== PROBLEM DETAILS ==
Each entry below is to be duplicated verbatim.

== STORED DATA ==
◆ ◆ ◆ ◆

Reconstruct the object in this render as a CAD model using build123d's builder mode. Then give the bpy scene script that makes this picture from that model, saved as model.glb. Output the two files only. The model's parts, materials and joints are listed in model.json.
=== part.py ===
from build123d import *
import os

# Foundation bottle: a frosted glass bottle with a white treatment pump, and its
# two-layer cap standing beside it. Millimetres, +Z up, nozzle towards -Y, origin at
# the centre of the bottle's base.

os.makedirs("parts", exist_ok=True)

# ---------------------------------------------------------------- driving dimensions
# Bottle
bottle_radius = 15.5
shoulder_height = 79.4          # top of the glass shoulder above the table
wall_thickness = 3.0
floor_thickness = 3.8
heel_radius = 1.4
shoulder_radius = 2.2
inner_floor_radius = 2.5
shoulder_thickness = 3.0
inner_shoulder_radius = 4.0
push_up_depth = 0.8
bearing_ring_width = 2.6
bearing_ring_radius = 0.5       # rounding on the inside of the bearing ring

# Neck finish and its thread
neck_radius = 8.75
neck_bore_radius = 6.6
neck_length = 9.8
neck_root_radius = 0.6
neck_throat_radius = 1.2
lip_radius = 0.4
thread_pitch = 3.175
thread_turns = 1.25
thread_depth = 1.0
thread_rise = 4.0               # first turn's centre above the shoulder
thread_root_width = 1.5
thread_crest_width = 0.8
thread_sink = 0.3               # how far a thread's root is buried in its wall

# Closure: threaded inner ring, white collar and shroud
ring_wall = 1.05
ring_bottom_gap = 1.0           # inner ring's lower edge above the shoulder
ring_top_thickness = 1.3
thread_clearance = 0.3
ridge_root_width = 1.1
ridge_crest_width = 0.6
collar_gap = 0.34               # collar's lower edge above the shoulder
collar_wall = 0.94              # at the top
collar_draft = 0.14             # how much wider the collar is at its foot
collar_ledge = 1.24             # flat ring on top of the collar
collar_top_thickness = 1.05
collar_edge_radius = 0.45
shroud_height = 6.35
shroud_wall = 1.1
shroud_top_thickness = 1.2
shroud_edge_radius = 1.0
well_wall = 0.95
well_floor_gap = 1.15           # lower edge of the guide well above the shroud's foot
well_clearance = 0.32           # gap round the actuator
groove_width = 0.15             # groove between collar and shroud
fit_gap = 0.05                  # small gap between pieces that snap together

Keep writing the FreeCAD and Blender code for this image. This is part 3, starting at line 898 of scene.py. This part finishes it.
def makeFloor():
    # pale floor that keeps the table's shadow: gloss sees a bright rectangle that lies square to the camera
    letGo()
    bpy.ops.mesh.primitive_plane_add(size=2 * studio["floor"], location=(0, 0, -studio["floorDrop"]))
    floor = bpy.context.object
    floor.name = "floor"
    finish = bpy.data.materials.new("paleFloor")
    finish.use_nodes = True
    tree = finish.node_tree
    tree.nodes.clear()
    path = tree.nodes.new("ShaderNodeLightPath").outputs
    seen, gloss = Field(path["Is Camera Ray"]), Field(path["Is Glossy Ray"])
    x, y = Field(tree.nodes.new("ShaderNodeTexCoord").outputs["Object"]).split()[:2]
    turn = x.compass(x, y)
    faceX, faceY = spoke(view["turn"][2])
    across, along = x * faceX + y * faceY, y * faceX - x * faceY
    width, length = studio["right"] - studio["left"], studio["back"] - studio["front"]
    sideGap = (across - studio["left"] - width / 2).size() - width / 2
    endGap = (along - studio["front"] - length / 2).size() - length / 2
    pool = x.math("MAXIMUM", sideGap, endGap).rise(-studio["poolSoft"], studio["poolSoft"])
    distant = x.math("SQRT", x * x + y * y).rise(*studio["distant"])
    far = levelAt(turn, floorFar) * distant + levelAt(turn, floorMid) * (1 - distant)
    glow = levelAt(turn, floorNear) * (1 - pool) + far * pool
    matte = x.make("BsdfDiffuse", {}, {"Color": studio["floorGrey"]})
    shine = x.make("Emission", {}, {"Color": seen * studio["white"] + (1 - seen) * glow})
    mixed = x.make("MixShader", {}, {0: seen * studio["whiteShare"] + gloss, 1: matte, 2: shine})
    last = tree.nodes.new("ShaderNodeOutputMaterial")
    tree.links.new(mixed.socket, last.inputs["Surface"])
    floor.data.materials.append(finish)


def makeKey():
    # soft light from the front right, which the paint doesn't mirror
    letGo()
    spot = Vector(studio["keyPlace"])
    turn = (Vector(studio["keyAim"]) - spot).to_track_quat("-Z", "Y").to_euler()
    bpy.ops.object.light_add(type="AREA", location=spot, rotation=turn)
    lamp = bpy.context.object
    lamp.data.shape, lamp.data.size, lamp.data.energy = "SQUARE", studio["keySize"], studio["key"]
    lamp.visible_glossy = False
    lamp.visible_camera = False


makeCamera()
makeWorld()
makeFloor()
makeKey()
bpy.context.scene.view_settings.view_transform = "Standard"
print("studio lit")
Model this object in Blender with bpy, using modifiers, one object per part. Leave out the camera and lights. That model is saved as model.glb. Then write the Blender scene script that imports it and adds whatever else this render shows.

◆ ◆ ◆ ◆

== OUTPUT BELOW ==
Reconstruct the object in this render as a CAD model using build123d's builder mode. Then give the bpy scene script that makes this picture from that model, saved as model.glb. Output the two files only. The model's parts, materials and joints are listed in model.json.
=== part.py ===
from build123d import *
import os

# Foundation bottle: a frosted glass bottle with a white treatment pump, and its
# two-layer cap standing beside it. Millimetres, +Z up, nozzle towards -Y, origin at
# the centre of the bottle's base.

os.makedirs("parts", exist_ok=True)

# ---------------------------------------------------------------- driving dimensions
# Bottle
bottle_radius = 15.5
shoulder_height = 79.4          # top of the glass shoulder above the table
wall_thickness = 3.0
floor_thickness = 3.8
heel_radius = 1.4
shoulder_radius = 2.2
inner_floor_radius = 2.5
shoulder_thickness = 3.0
inner_shoulder_radius = 4.0
push_up_depth = 0.8
bearing_ring_width = 2.6
bearing_ring_radius = 0.5       # rounding on the inside of the bearing ring

# Neck finish and its thread
neck_radius = 8.75
neck_bore_radius = 6.6
neck_length = 9.8
neck_root_radius = 0.6
neck_throat_radius = 1.2
lip_radius = 0.4
thread_pitch = 3.175
thread_turns = 1.25
thread_depth = 1.0
thread_rise = 4.0               # first turn's centre above the shoulder
thread_root_width = 1.5
thread_crest_width = 0.8
thread_sink = 0.3               # how far a thread's root is buried in its wall

# Closure: threaded inner ring, white collar and shroud
ring_wall = 1.05
ring_bottom_gap = 1.0           # inner ring's lower edge above the shoulder
ring_top_thickness = 1.3
thread_clearance = 0.3
ridge_root_width = 1.1
ridge_crest_width = 0.6
collar_gap = 0.34               # collar's lower edge above the shoulder
collar_wall = 0.94              # at the top
collar_draft = 0.14             # how much wider the collar is at its foot
collar_ledge = 1.24             # flat ring on top of the collar
collar_top_thickness = 1.05
collar_edge_radius = 0.45
shroud_height = 6.35
shroud_wall = 1.1
shroud_top_thickness = 1.2
shroud_edge_radius = 1.0
well_wall = 0.95
well_floor_gap = 1.15           # lower edge of the guide well above the shroud's foot
well_clearance = 0.32           # gap round the actuator
groove_width = 0.15             # groove between collar and shroud
fit_gap = 0.05                  # small gap between pieces that snap together

Keep writing the FreeCAD and Blender code for this image. This is part 3, starting at line 898 of scene.py. This part finishes it.
def makeFloor():
    # pale floor that keeps the table's shadow: gloss sees a bright rectangle that lies square to the camera
    letGo()
    bpy.ops.mesh.primitive_plane_add(size=2 * studio["floor"], location=(0, 0, -studio["floorDrop"]))
    floor = bpy.context.object
    floor.name = "floor"
    finish = bpy.data.materials.new("paleFloor")
    finish.use_nodes = True
    tree = finish.node_tree
    tree.nodes.clear()
    path = tree.nodes.new("ShaderNodeLightPath").outputs
    seen, gloss = Field(path["Is Camera Ray"]), Field(path["Is Glossy Ray"])
    x, y = Field(tree.nodes.new("ShaderNodeTexCoord").outputs["Object"]).split()[:2]
    turn = x.compass(x, y)
    faceX, faceY = spoke(view["turn"][2])
    across, along = x * faceX + y * faceY, y * faceX - x * faceY
    width, length = studio["right"] - studio["left"], studio["back"] - studio["front"]
    sideGap = (across - studio["left"] - width / 2).size() - width / 2
    endGap = (along - studio["front"] - length / 2).size() - length / 2
    pool = x.math("MAXIMUM", sideGap, endGap).rise(-studio["poolSoft"], studio["poolSoft"])
    distant = x.math("SQRT", x * x + y * y).rise(*studio["distant"])
    far = levelAt(turn, floorFar) * distant + levelAt(turn, floorMid) * (1 - distant)
    glow = levelAt(turn, floorNear) * (1 - pool) + far * pool
    matte = x.make("BsdfDiffuse", {}, {"Color": studio["floorGrey"]})
    shine = x.make("Emission", {}, {"Color": seen * studio["white"] + (1 - seen) * glow})
    mixed = x.make("MixShader", {}, {0: seen * studio["whiteShare"] + gloss, 1: matte, 2: shine})
    last = tree.nodes.new("ShaderNodeOutputMaterial")
    tree.links.new(mixed.socket, last.inputs["Surface"])
    floor.data.materials.append(finish)


def makeKey():
    # soft light from the front right, which the paint doesn't mirror
    letGo()
    spot = Vector(studio["keyPlace"])
    turn = (Vector(studio["keyAim"]) - spot).to_track_quat("-Z", "Y").to_euler()
    bpy.ops.object.light_add(type="AREA", location=spot, rotation=turn)
    lamp = bpy.context.object
    lamp.data.shape, lamp.data.size, lamp.data.energy = "SQUARE", studio["keySize"], studio["key"]
    lamp.visible_glossy = False
    lamp.visible_camera = False


makeCamera()
makeWorld()
makeFloor()
makeKey()
bpy.context.scene.view_settings.view_transform = "Standard"
print("studio lit")
Model this object in Blender with bpy, using modifiers, one object per part. Leave out the camera and lights. That model is saved as model.glb. Then write the Blender scene script that imports it and adds whatever else this render shows.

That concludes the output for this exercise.